The attack focused renewed attention on IS-KP, which had carried out dozens of previous terror attacks in Afghanistan but not received the volume of media attention that its parent organization, the Islamic State, had gotten in the Middle East. The last major news coverage of IS-KP came in April 2017, when President Donald Trump ordered a “MOAB” (Mother of All Bombs) attack against an IS-KP tunnel complex in Nangarhar Province close to the Afghanistan/Pakistan border.
So, what is the Islamic State-Khorasan Province, how did it get to Afghanistan, and what is it doing there?
IS-KP refers to the Islamic State’s main foothold in Central Asia, located in Nangarhar Province, a southeastern area of Afghanistan, close to the Pakistani border. It was established there in January 2015 as the original Islamic State in Iraq, and al-Sham (ISIS) changed its name to simply “Islamic State” to reflect the global spread of its presence. Core IS sent a number of fighters and also some funding to help IS-KP get started. Among its members are some disaffected Taliban (with which it maintains a turbulent relationship), Pakistanis, and others from various countries around the world, including Bangladesh, India, and Myanmar. IS-KP maintains close ties to the Haqqani network in Afghanistan, which itself has been closely affiliated with the Taliban since pre-9/11. Afghanistan has long been a top destination for jihadis from many countries and likely will be even more so now that the Taliban has taken over.
In terms of Islamic ideology, there’s really no daylight among Al-Qa’eda, IS-KP, and the Taliban. They are all extremely devout, faithful, practicing Muslims whose stated goal is to establish the wilayat (province) of Khorasan as a part of a global Islamic State, in obedience to Islamic doctrine, law, and scripture. The name “Khorasan” comes from the name of the easternmost province of the ancient Persian Sassanid Empire. The word in Farsi means the “place where the sun rises.” The geographic extent of the Persian Khorasan Province stretched from the eastern part of modern-day Iran, across today’s border with Afghanistan, and far into areas occupied today by Tajikistan, Uzbekistan, and even China. By naming this group after that ancient Persian province, IS-KP indicates its own ambitions eventually to control a similar geographic expanse under the rule of Islamic Law.

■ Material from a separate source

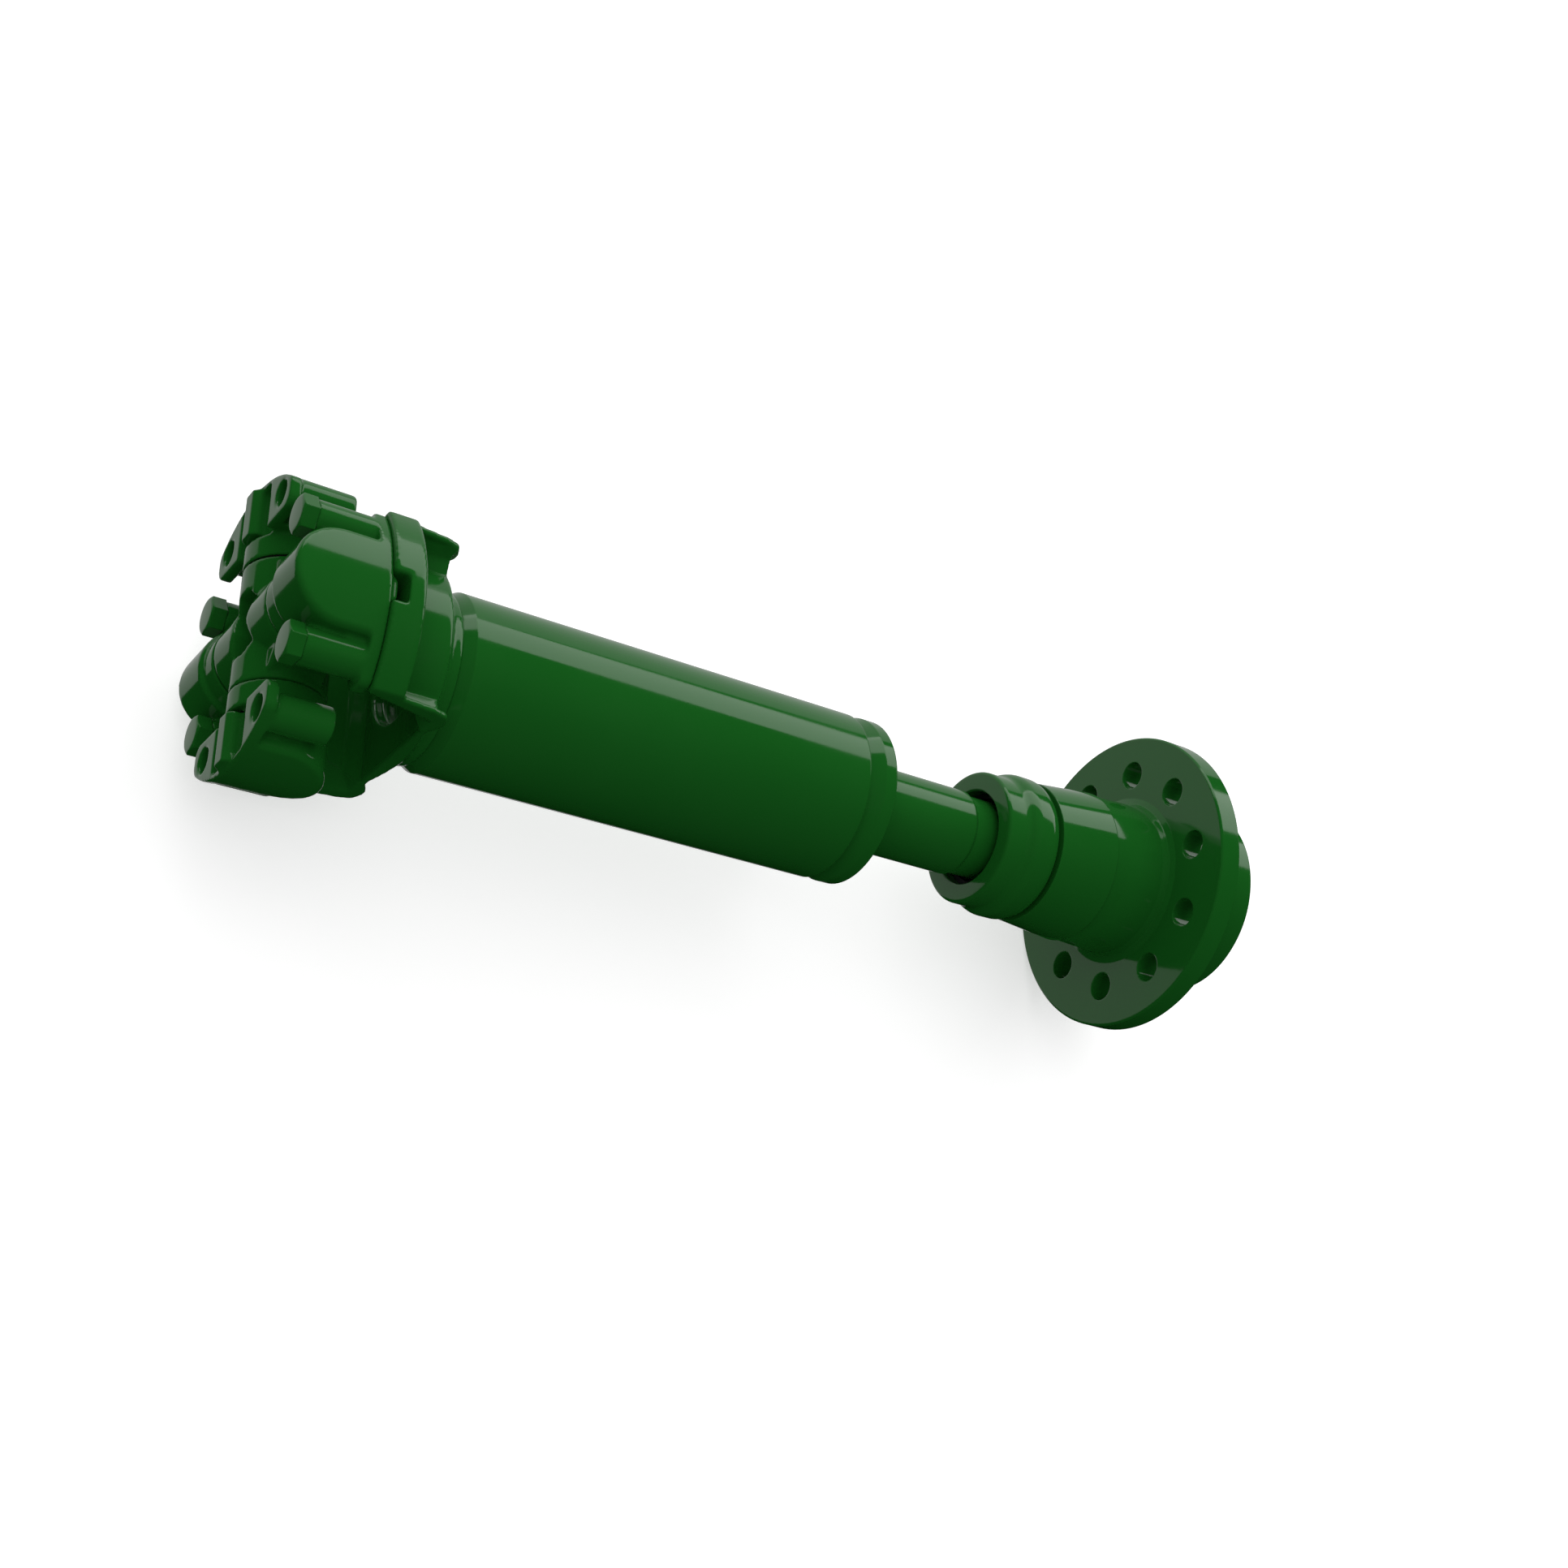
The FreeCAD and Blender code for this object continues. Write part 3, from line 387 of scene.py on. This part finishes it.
@dataclass(frozen=True)
class Enamel:
    """Gloss enamel over steel that was forged, turned or drawn."""

    name: str
    texture: Texture
    base: tuple = (0.0100, 0.128, 0.0140, 1.0)
    # Lighter green: painted highlight along sharp edges, and the tone of random lighter
    # paint patches.
    edge_highlight_and_patch_green: tuple = (0.0170, 0.165, 0.0220, 1.0)
    roughness: float = 0.075
    dulling: float = 0.05
    edge_radius: float = 0.0011
    # Share of the lighter green painted along sharp edges as a painted highlight.
    edge_highlight_share: float = 0.7
    drift_scale: float = 14.0
    drift_tint: float = 0.12
    peel_scale: float = 260.0
    peel_strength: float = 0.35
    forged_scale: float = 700.0
    forged_strength: float = 0.5
    marks_pitch: float = 0.0008
    turned_strength: float = 0.25
    drawn_strength: float = 0.08
    bump_strength: float = 0.25
    bump_depth: float = 0.00008

    def add_skin(
        self, tree: bpy.types.NodeTree, groups: NodeGroups
    ) -> bpy.types.NodeSocket:
        """Add the steel's own texture under the paint.

        Args:
            tree: The material's node tree.
            groups: The shared shader groups.

        Returns:
            The socket with its height.
        """
        if self.texture is Texture.FORGED:
            skin = use_group(
                tree, groups, "forged_skin", Scale=self.forged_scale,
                Strength=self.forged_strength,
            )
        else:
            turned = self.texture is Texture.TURNED
            skin = use_group(
                tree, groups, "turning_marks", Pitch=self.marks_pitch,
                Strength=self.turned_strength if turned else self.drawn_strength,
            )
        return skin.outputs["Height"]

    def build(self, groups: NodeGroups) -> bpy.types.Material:
        """Build the finish.

        Args:
            groups: The shared shader groups.

        Returns:
            The material.
        """
        material, shader = new_material(self.name)
        tree = material.node_tree
        edges = use_group(tree, groups, "edge_mask", Radius=self.edge_radius)
        drift = use_group(tree, groups, "drift", Scale=self.drift_scale).outputs["Mask"]
        colour = add_node(tree, "ShaderNodeMix", {"data_type": "RGBA"})
        # Painted highlight: sharp edges are mixed toward the lighter green; random drift
        # patches take a little of it as real tone variation.
        mask = math_node(
            tree, "ADD",
            math_node(tree, "MULTIPLY", edges.outputs["Edge"], self.edge_highlight_share),
            math_node(tree, "MULTIPLY", drift, self.drift_tint),
        )
        feed(tree, colour, "Factor", mask)
        feed(tree, colour, 6, self.base)
        feed(tree, colour, 7, self.edge_highlight_and_patch_green)
        feed(tree, shader, "Base Color", colour.outputs[2])
        feed(tree, shader, "Roughness", dull(tree, drift, self.roughness, self.dulling))
        peel = use_group(
            tree, groups, "orange_peel", Scale=self.peel_scale,
            Strength=self.peel_strength,
        )
        height = math_node(
            tree, "ADD", peel.outputs["Height"], self.add_skin(tree, groups)
        )
        bump = add_node(
            tree, "ShaderNodeBump", Strength=self.bump_strength,
            Distance=self.bump_depth, Height=height, Normal=edges.outputs["Normal"],
        )
        feed(tree, shader, "Normal", bump.outputs[0])
        return material


@dataclass(frozen=True)
class BareSteel:
    """Ground or machined steel with a film of grease."""

    name: str
    base: tuple = (0.46, 0.46, 0.45, 1.0)
    roughness: float = 0.28
    dulling: float = 0.12
    drift_scale: float = 60.0
    marks_pitch: float = 0.0003
    marks_strength: float = 0.4
    bump_strength: float = 0.2
    bump_depth: float = 0.0001

    def build(self, groups: NodeGroups) -> bpy.types.Material:
        """Build the finish.

        Args:
            groups: The shared shader groups.

        Returns:
            The material.
        """
        material, shader = new_material(self.name)
        tree = material.node_tree
        drift = use_group(tree, groups, "drift", Scale=self.drift_scale).outputs["Mask"]
        feed(tree, shader, "Base Color", self.base)
        feed(tree, shader, "Metallic", 1.0)
        feed(tree, shader, "Roughness", dull(tree, drift, self.roughness, self.dulling))
        marks = use_group(
            tree, groups, "turning_marks", Pitch=self.marks_pitch,
            Strength=self.marks_strength,
        )
        bump = add_node(
            tree, "ShaderNodeBump", Strength=self.bump_strength,
            Distance=self.bump_depth, Height=marks.outputs["Height"],
        )
        feed(tree, shader, "Normal", bump.outputs[0])
        return material


@dataclass(frozen=True)
class Soft:
    """Rubber or nylon with a fine moulded grain."""

    name: str
    base: tuple
    roughness: float = 0.6
    dulling: float = 0.15
    drift_scale: float = 90.0
    grain_scale: float = 2500.0
    grain_strength: float = 0.4
    bump_strength: float = 0.2
    bump_depth: float = 0.0001

    def build(self, groups: NodeGroups) -> bpy.types.Material:
        """Build the finish.

        Args:
            groups: The shared shader groups.

        Returns:
            The material.
        """
        material, shader = new_material(self.name)
        tree = material.node_tree
        drift = use_group(tree, groups, "drift", Scale=self.drift_scale).outputs["Mask"]
        feed(tree, shader, "Base Color", self.base)
        feed(tree, shader, "Roughness", dull(tree, drift, self.roughness, self.dulling))
        grain = use_group(
            tree, groups, "forged_skin", Scale=self.grain_scale,
            Strength=self.grain_strength,
        )
        bump = add_node(
            tree, "ShaderNodeBump", Strength=self.bump_strength,
            Distance=self.bump_depth, Height=grain.outputs["Height"],
        )
        feed(tree, shader, "Normal", bump.outputs[0])
        return material


Finish = Union[Enamel, BareSteel, Soft]


@dataclass
class Workshop:
    """All finishes of the shaft, built once and handed to its pieces."""

    groups: NodeGroups = field(default_factory=NodeGroups)
    built: dict = field(default_factory=dict)

    def finish(self, recipe: Finish) -> bpy.types.Material:
        """Return a finish's material, building it on first use.

        Args:
            recipe: The finish.

        Returns:
            The material.
        """
        if recipe.name not in self.built:
            self.built[recipe.name] = recipe.build(self.groups)
        return self.built[recipe.name]

    def dress(self, nodes: Iterable[str], recipe: Finish) -> None:
        """Give carried-over pieces a finish.

        Args:
            nodes: The names of the pieces.
            recipe: The finish they take.
        """
        material = self.finish(recipe)
        for name in nodes:
            for slot in frame["nodes"][name].material_slots:
                slot.material = material
            LOG.info("%s takes %s", name, recipe.name)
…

Much has been made of supposed hostility between the Taliban and IS-K, but although there are regular squabbles, often involving leadership disagreements, turf wars, and funding streams from illicit activities like narcotics trafficking, family, tribal, and ideological ties make them far more likely to collaborate than not. Like Islamic jihad groups the world over, AQ, the Haqqani network, IS-K, and the Taliban all share a rock-solid core fidelity to Islamic doctrine, law, and scripture. More worldly connections include cooperation among all these groups in the opium trade, whose international transit routes crisscross Nangarhar, where IS-KP is headquartered. The Haqqani network, a family clan enterprise that remains close to Al-Qa’eda and the Taliban, is headed by Sirajuddin Haqqani. He is the Taliban’s second-in-command, a Specially Designated Global Terrorist by the U.S. Treasury Department, and currently serves in the Taliban government as the Afghan Minister of the Interior. IS-K cooperates not only with the Haqqanis but also with Pakistani jihad groups, including Jaish-e-Mohammed (JeM) and Lashkar-e-Taiba (LeT), which operate from Pakistani territory. To complicate these connections even further, we’ll recall that the Afghan Taliban itself was founded and remains armed, funded, and supported by Pakistani intelligence, the ISI (Inter-Services Intelligence) agency. The Haqqani network likewise is closely supported by ISI.
All of this is not to confuse, but rather to demonstrate that the shifting names of these jihad groups, their leadership, alliances, and even geographical presence are far less important than understanding that throughout nearly 1400 years of Islamic history, it has ever been the same. The details described here about the Islamic State-Khorasan inform us about a current and developing threat inside an Afghanistan rapidly returning to its pre-9/11 terror haven status. The West—and especially the U.S.—needs to focus immediately and intently on that threat because they will come for us again.